Reputation: 948
I'm using the K3s distribution of Kubernetes which is deployed on a Spot EC2 Instance in AWS.
I have scheduled a certain processing job and sometimes this job is being terminated and becomes in "Unknown" state (the job code is abnormally terminated)
kubectl describe pod <pod_name>
it shows this:
State: Terminated
Reason: Unknown
Exit Code: 255
Started: Wed, 06 Jan 2021 21:13:29 +0000
Finished: Wed, 06 Jan 2021 23:33:46 +0000
The AWS logs show that the CPU consumption was 99% right before the crash. From number of sources (1, 2, 3) I saw that this can be a reason of a node crash but didn't see that one, What may be the reason?
Thanks!
Upvotes: 3
Views: 2009
Reputation: 13878
The actual state of the Job is Terminated
with the Unknown
reason. In order to debug this situation you need to get a relevant logs from Pods created by your Job.

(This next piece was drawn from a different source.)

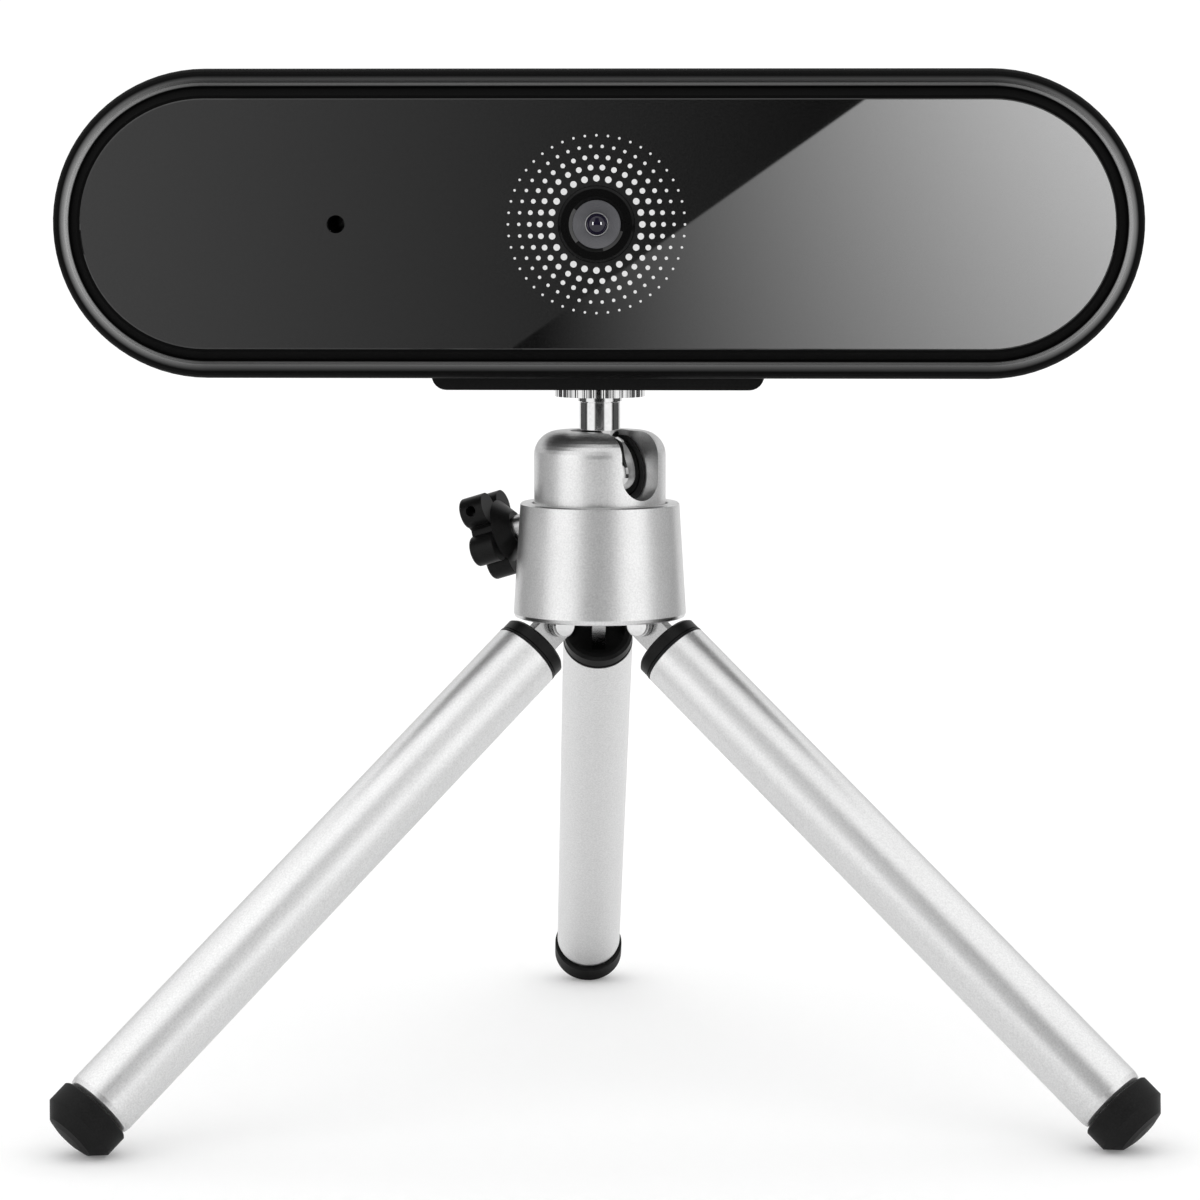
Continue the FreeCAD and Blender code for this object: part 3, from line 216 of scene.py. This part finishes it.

When a Job completes, no more Pods are created, but the Pods are not deleted either. Keeping them around allows you to still view the logs of completed pods to check for errors, warnings, or other diagnostic output.
To do so, execute kubectl describe job $JOB
to see the Pods' names under the Events section and than execute kubectl logs $POD
.
If that won't be enough, you can try different ways to Debug Pods, such as:
Debugging with container exec
Debugging with an ephemeral debug container, or
Debugging via a shell on the node
The methods above will give you more info retarding the actual reasons behind the Job termination.
Upvotes: 2